イメージ    鉄筋工事には、加工した鉄筋を配筋し鉄筋同士を結合する鉄筋加工組立て工事と、鉄筋同士を突き合わせて結合する圧接工事があります。当社の強みは、その両方を行うことができることです。また、風通しの良い社風で、上からの指導が行き渡りやすいことも強みの1つでしょう。また、どのような現場でもすぐに対応する機動力にも自信があります。

 ──社長に就任してまもなく、リーマン・ショックが訪れますが、どのように乗り切ったのでしょう。

 黒木 当時は本当に厳しかったです。仕事量も減りましたし、それにともない労務単価がとにかく下がりました。鉄筋工事は職人がいないとどうにもなりません。私よりも社歴が長い方もおり、職人も家族みたいなものでしたので、当社はリストラを行いませんでしたが、同業者には大幅リストラするところも少なくありませんでした。リストラせずに乗り切るため、対馬などの遠方の現場にも職人を送り、雇用を続けてきました。

 ここ数年は、福岡は活況です。リストラしなかったことが、今になって生きてきています。職人もそろっていたため引き続き受注することができているからです。

課題は魅力発信

 ──鉄筋工事業界の課題について、お聞かせください。

 黒木 やはり職人不足です。とくに若手の入職者確保は大きな課題となっています。鉄筋工事は建物をつくるためには、なくてはならない業種です。さまざまな立派なビルにも鉄筋は使用されています。しかし、ビルの外観から鉄筋は見えません。その鉄筋工事の魅力を伝えるのはとても難しいと感じています。私も職業案内で中学校や高校などにうかがった際や、面接を行う際、鉄筋工事業という業種をいかに伝えるか苦心しています。

 そもそも建設業、とくに専門工事業には入職希望者が少ない状況です。入職者を増やすためには、所得面も他産業以上にならなければならないと考えています。そのためにも、労務単価交渉は必要です。もちろん、私たちも常に元請と交渉は続けており、単価を適正価格まで上げてもらうように努力はしています。

職人不足への対応

 ──若年入職者および職人不足への対策をお聞かせください。

 黒木 当社では外国人は雇用していませんが、若年者の入職者が少ない現状では、外国人に頼らざるを得ず、今後は考えていかなければならないでしょう。

 また、女性職人の受け入れも考えています。1時間、2時間といった短時間だけ働きたいというシングルマザーの方も多いと聞きます。
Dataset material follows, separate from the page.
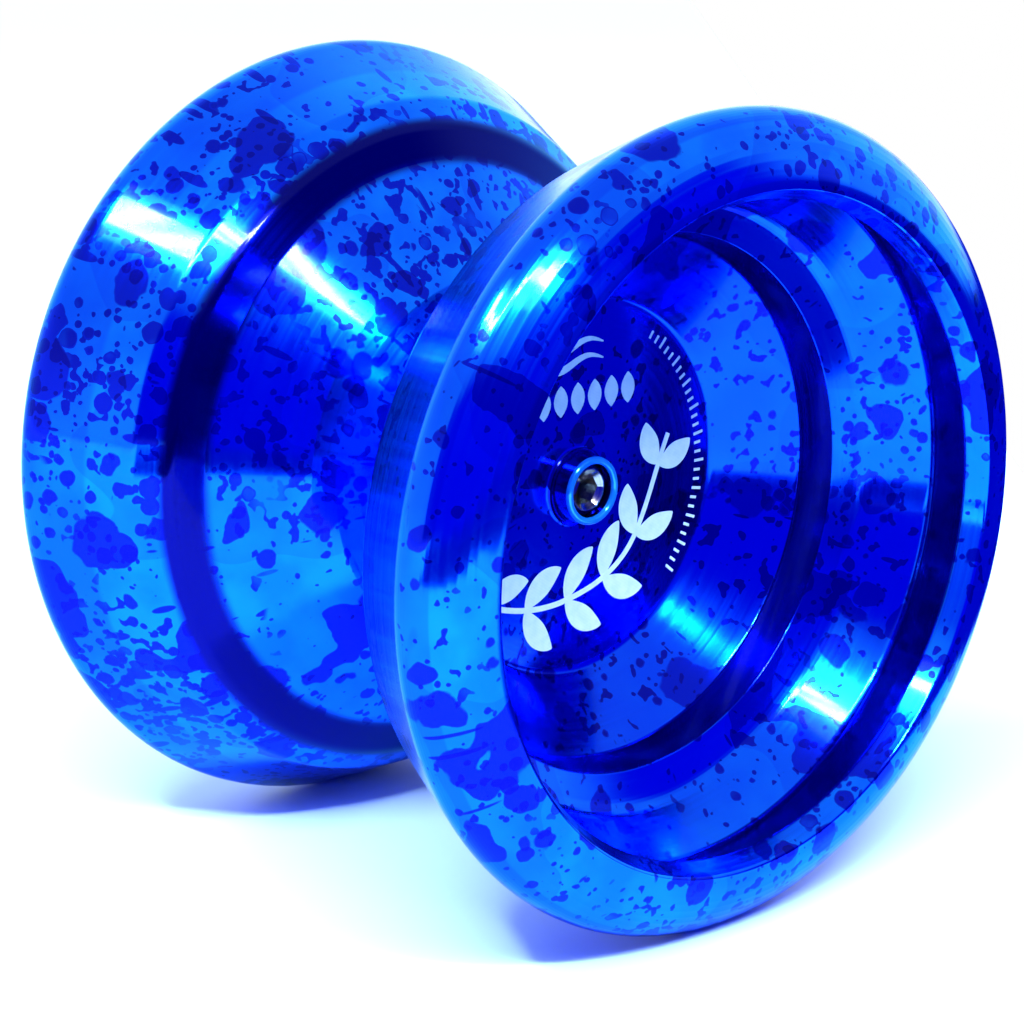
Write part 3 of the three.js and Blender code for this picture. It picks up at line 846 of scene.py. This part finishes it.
def engraving(name, side):
    """Plain ornament: a leafy sprig below the boss, lozenges and waves above, ticks at the edge."""
    bm = bmesh.new()
    sprig(bm)
    for i in range(LOZENGES):
        y = LOZENGE_START + LOZENGE_SPACING * i
        path = [Vector((y, LOZENGE_FOOT + LOZENGE_LENGTH * step / 8)) for step in range(9)]
        stroke(bm, path, taper(LOZENGE_WIDTH, 0.08))
    for i in range(WAVES):
        path = []
        for step in range(61):
            share = step / 60
            swing = WAVE_SWING * math.sin(share * 3 * math.pi)
            path.append(Vector((WAVE_START + WAVE_LENGTH * share, WAVE_FOOT + WAVE_SPACING * i + swing)))
        stroke(bm, path, taper(WAVE_WIDTH, 0.1))
    for i in range(TICKS):
        angle = math.radians(TICK_START + TICK_SPACING * i)
        heading = Vector((math.cos(angle), math.sin(angle)))
        outer = TICK_OUTER + LONG_TICK * (i % 3 == 0)
        middle = (TICK_INNER + TICK_OUTER) / 2
        stroke(bm, [heading * reach for reach in (TICK_INNER, middle, outer)], steady(TICK_WIDTH))
    return finish_mesh(name, bm, side, sharp=20)


# ---------------------------------------------------------------- the yo-yo

blue_right = splattered("anodised_right", shift=(13.0, 41.0, 5.0), density=1.0,
                        torn_share=-0.06, streak_share=0.22)
blue_left = splattered("anodised_left", shift=(-37.0, 8.0, 22.0), density=1.15,
                       torn_share=0.0, streak_share=0.38)
etch = etched("laser_etch")
race_steel = turned_steel("race_steel", (0.60, 0.61, 0.63, 1), (0.74, 0.75, 0.77, 1), 0.16, 5.0)
shield_steel = turned_steel("shield_steel", (0.52, 0.53, 0.55, 1), (0.68, 0.69, 0.71, 1), 0.28, 8.0)
spring_steel = turned_steel("spring_steel", (0.30, 0.31, 0.33, 1), (0.46, 0.47, 0.49, 1), 0.3, 8.0)
cage_steel = turned_steel("cage_steel", (0.50, 0.50, 0.51, 1), (0.64, 0.64, 0.65, 1), 0.35, 6.0)
axle_steel = turned_steel("axle_steel", (0.26, 0.27, 0.28, 1), (0.42, 0.43, 0.44, 1), 0.16, 6.0)
ball_steel = polished_steel("ball_steel")
pad_silicone = silicone("pad_silicone")

HALVES = [
    ("left", LEFT, "left_side", blue_left),
    ("right", RIGHT, "right_side", blue_right),
]
for word, side, body, blue in HALVES:
    half = turned(f"{word}_half_shell", half_outline(), HALF_SEGMENTS, side)
    place(half, body, "anodised_blue", blue, f"{word}_half")
    place(engraving(f"{word}_engraving", side), body, "anodised_blue", etch)
    pad = response_pad(f"{word}_pad", side)
    place(pad, body, "silicone_white", pad_silicone, f"response_pad_{word}")
    washer = shield(f"{word}_shield", side)
    place(washer, "outer_race", "shield_steel", shield_steel, f"bearing_shield_{word}")
    wire = snap_ring(f"{word}_snap_ring", side)
    place(wire, "outer_race", "spring_steel", spring_steel, f"snap_ring_{word}")

place(threaded_axle(), "left_side", "axle_steel", axle_steel, "axle")
place(inner_race(), "inner_race", "bearing_steel", race_steel, "bearing_inner_race")
place(outer_race(), "outer_race", "bearing_steel", race_steel, "bearing_outer_race")
place(cage(), "cage", "cage_steel", cage_steel, "bearing_cage")
for index in range(BALL_COUNT):
    place(ball(index), f"ball_{index + 1}", "ball_steel", ball_steel, f"bearing_ball_{index + 1}")


# ---------------------------------------------------------------- floor, light and camera

# Floor: how far its edges lie from the yo-yo, looking towards azimuth FLOOR_TURN, in metres, and its
# colour near the yo-yo, darker and blue there as painted blue shade, and far from it
FLOOR_TURN = 50
FLOOR_FRONT, FLOOR_RIGHT, FLOOR_LEFT, FLOOR_BACK = 0.177, 0.110, 3.0, 4.0
NOTCH_FRONT, NOTCH_RIGHT = 0.045, 0.055
FRONT_LEFT_CORNERS = ((FLOOR_FRONT, -0.10), (FLOOR_LEFT, -0.6))
FLOOR_NEAR_SHADE, FLOOR_FAR = (0.29, 0.50, 0.80, 1), (0.95, 0.97, 1.0, 1)
FADE_START, FADE_END = 0.4, 1.1

# Room light by direction, and the lamps' paths as azimuth and elevation
BACKDROP_AZIMUTH, DARK_AZIMUTH = 227, 78
ROOM_LIGHT = (1.05, 1.05, 1.08, 1)
BACKDROP_LIGHT = (2.4, 2.4, 2.5, 1)
DARK_ROOM_LIGHT = (0.001, 0.005, 0.85, 1)
UNDER_LIGHT = (0.0, 0.006, 0.60, 1)
HORIZON_LIGHT = (1.5, 1.6, 1.7, 1)
LAMP_RADIANCE, DIFFUSER_RADIANCE = 420, 6
LAMP_PATH = ((4, 55), (24, 49), (45, 49), (64, 51), (76, 45))
LEFT_LAMP_PATH = ((-20, 54), (-9, 56), (3, 55))
RIGHT_LAMP_PATH = ((74, 46), (83, 42))


def direction(azimuth, elevation):
    """Unit vector towards a place round the object: azimuth 0 is the -Y side, 90 the +X side."""
    a, e = math.radians(azimuth), math.radians(elevation)
    return Vector((math.sin(a) * math.cos(e), -math.cos(a) * math.cos(e), math.sin(e)))


def lamp_row(name, corners, steps, height, gap, radiance, on_matt=True):
    """Short lamps in a row, a metre away, along a path of (azimuth, elevation) corners, with steps
    lamps between two corners and a share of gap between two lamps.

    With on_matt off they only give highlights, and leave matt surfaces as they are."""
    path = curve([direction(*corner) for corner in corners], steps)
    for i, (first, last) in enumerate(zip(path, path[1:])):
        middle = (first + last) / 2
        along = (last - first).normalized()
        facing = (middle - along * middle.dot(along)).normalized()
        data = bpy.data.lights.new(f"{name}_{i + 1}", "AREA")
        data.shape = "RECTANGLE"
        data.size, data.size_y = (last - first).length * (1 - gap), height
        data.energy = radiance * math.pi * data.size * data.size_y
        lamp = bpy.data.objects.new(data.name, data)
        lamp.visible_diffuse = on_matt
        turn = Matrix((along, facing.cross(along), facing)).transposed().to_4x4()
        lamp.matrix_world = Matrix.Translation(middle) @ turn
        bpy.context.scene.collection.objects.link(lamp)


def studio_floor():
    """Pale card that fills the camera's view, whose front and right edges end on the dark room. Near the
    yo-yo its colour is darker and blue: painted blue shade.
    """
    towards = direction(FLOOR_TURN, 0)
    across = Vector((-towards.y, towards.x, 0))
    level = Vector((0, 0, cad_bounds[0][2]))
    corners = [(FLOOR_FRONT, FLOOR_RIGHT), *FRONT_LEFT_CORNERS, (FLOOR_LEFT, -FLOOR_LEFT),
               (-FLOOR_BACK, -FLOOR_LEFT), (-FLOOR_BACK, NOTCH_RIGHT),
               (NOTCH_FRONT, NOTCH_RIGHT), (NOTCH_FRONT, FLOOR_RIGHT)]
    places = [towards * u + across * v + level for u, v in corners]
    mesh = bpy.data.meshes.new("studio_floor")
    mesh.from_pydata(places, [], [tuple(range(len(corners)))])
    floor = bpy.data.objects.new("studio_floor", mesh)
    bpy.context.scene.collection.objects.link(floor)
    shader = Shader("floor_white")
    away = shader.vector("LENGTH", shader.node("ShaderNodeTexCoord", "Object"), (0, 0, 0))
    # Painted blue shade: darker and bluer near the yo-yo, fading to pale further out.
    shader.feed(shader.surface.inputs["Base Color"],
                shader.mix(shader.ramp(away, FADE_START, FADE_END), FLOOR_NEAR_SHADE, FLOOR_FAR))
    shader.set(Roughness=0.6, Specular_IOR_Level=0.3)
    mesh.materials.append(shader.material)


def studio_world():
    """Light walls, brighter behind the yo-yo, and a dark blue room on the camera's side and below.

    The camera sees all of it as white."""
    world = bpy.data.worlds.new("studio")
    bpy.context.scene.world = world
    world.use_nodes = True
    tree = world.node_tree
    tree.nodes.clear()

    def add(kind, **inputs):
        node = tree.nodes.new(kind)
        for key, value in inputs.items():
            socket = node.inputs[int(key[1:])] if key[0] == "i" else node.inputs[key.replace("_", " ")]
            if isinstance(value, bpy.types.NodeSocket):
                tree.links.new(value, socket)
            else:
                socket.default_value = value
        return node

    def dot(vector):
        node = add("ShaderNodeVectorMath", i1=vector)
        node.operation = "DOT_PRODUCT"
        tree.links.new(where, node.inputs[0])
        return node.outputs["Value"]

    def step(value, low, high):
        node = add("ShaderNodeMapRange", Value=value, From_Min=low, From_Max=high)
        node.interpolation_type = "SMOOTHSTEP"
        return node.outputs["Result"]

    def mix(factor, a, b):
        node = add("ShaderNodeMix")
        node.data_type = "RGBA"
        for key, value in (("Factor", factor), ("A", a), ("B", b)):
            if isinstance(value, bpy.types.NodeSocket):
                tree.links.new(value, node.inputs[key])
            else:
                node.inputs[key].default_value = value
        return node.outputs["Result"]

    where = add("ShaderNodeTexCoord").outputs["Generated"]
    behind = step(dot(direction(BACKDROP_AZIMUTH, 0)), 0.25, 0.75)
    up = dot(Vector((0, 0, 1)))
    horizon = step(up, math.sin(math.radians(30)), math.sin(math.radians(8)))
    walls = mix(horizon, ROOM_LIGHT, HORIZON_LIGHT)
    light = mix(behind, walls, BACKDROP_LIGHT)
    towards_dark = dot(direction(DARK_AZIMUTH, 0))
    sideways = step(towards_dark, math.cos(math.radians(70)), math.cos(math.radians(58)))
    low = step(up, math.sin(math.radians(38)), math.sin(math.radians(28)))
    dark = add("ShaderNodeMath", i0=sideways, i1=low)
    dark.operation = "MULTIPLY"
    light = mix(dark.outputs[0], light, DARK_ROOM_LIGHT)
    light = mix(step(up, -0.02, -0.08), light, UNDER_LIGHT)
    light = mix(add("ShaderNodeLightPath").outputs["Is Camera Ray"], light, (1, 1, 1, 1))
    background = add("ShaderNodeBackground", Color=light, Strength=1.0)
    output = add("ShaderNodeOutputWorld")
    tree.links.new(background.outputs[0], output.inputs["Surface"])


def camera():
    """Camera at the photograph's viewing angle."""
    data = bpy.data.cameras.new("camera")
    data.lens = VIEW_LENS
    data.sensor_width = SENSOR_WIDTH
    data.clip_start, data.clip_end = 0.01, 20
    camera = bpy.data.objects.new("camera", data)
    back = direction(VIEW_AZIMUTH, VIEW_ELEVATION)
    turn = math.radians(VIEW_AZIMUTH)
    right = Vector((math.cos(turn), math.sin(turn), 0))
    up = back.cross(right)
    slide, rise = VIEW_SLIDE
    camera.location = (back * VIEW_DISTANCE + right * slide + up * rise) * MM
    camera.rotation_mode = "QUATERNION"
    camera.rotation_quaternion = back.to_track_quat("Z", "Y")
    bpy.context.scene.collection.objects.link(camera)
    bpy.context.scene.camera = camera


studio_floor()
studio_world()
lamp_row("lamp", LAMP_PATH, 6, 0.055, 0.35, LAMP_RADIANCE)
lamp_row("left_lamp", LEFT_LAMP_PATH, 5, 0.13, 0.4, LAMP_RADIANCE, on_matt=False)
lamp_row("right_lamp", RIGHT_LAMP_PATH, 4, 0.12, 0.3, LAMP_RADIANCE, on_matt=False)
diffuser_path = (*LEFT_LAMP_PATH[:2], *LAMP_PATH, RIGHT_LAMP_PATH[-1])
lamp_row("diffuser", diffuser_path, 1, 0.26, 0.0, DIFFUSER_RADIANCE)
camera()
bpy.context.scene.view_settings.view_transform = "Standard"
現場ではなく工場の作業員として働いていただくことも可能ですので、鉄筋工事業を含む専門工事業には女性がこない、という固定観念を除き、視点を変えてみることも必要だと考えています。

イメージ    重ね重ねですが、鉄筋工事業の魅力を伝えていくことが必要です。さまざまな建物づくりに携わる鉄筋工事業は、私にとってはとても魅力的です。九州鉄筋工事業団体連合会の総会でも、福岡以外の他県は仕事のボリュームが少ないと聞いています。とくに私の出身地である宮崎県では、年間の仕事量が限られており、鉄筋工事をしながら農繁期には農業を行っているとも。そういった点では、福岡を拠点とする我々は非常に恵まれた環境にあるはずです。簡単ではありませんが、これからも若者や女性、多くの方に試行錯誤しながら、鉄筋工事の魅力を伝える努力を続けてまいります。

【内山義之】


<プロフィール>
黒木実
(くろき・みのる)
全技連マイスター(鉄筋施工)
1962年1月生まれ、宮崎県延岡市出身。宮崎県立延岡工業高等学校を卒業後、ドライバーを経て、1996年1月に(株)岩田鉄筋工業に入社。2005年4月に同社の代表取締役に就任した。趣味はゴルフ。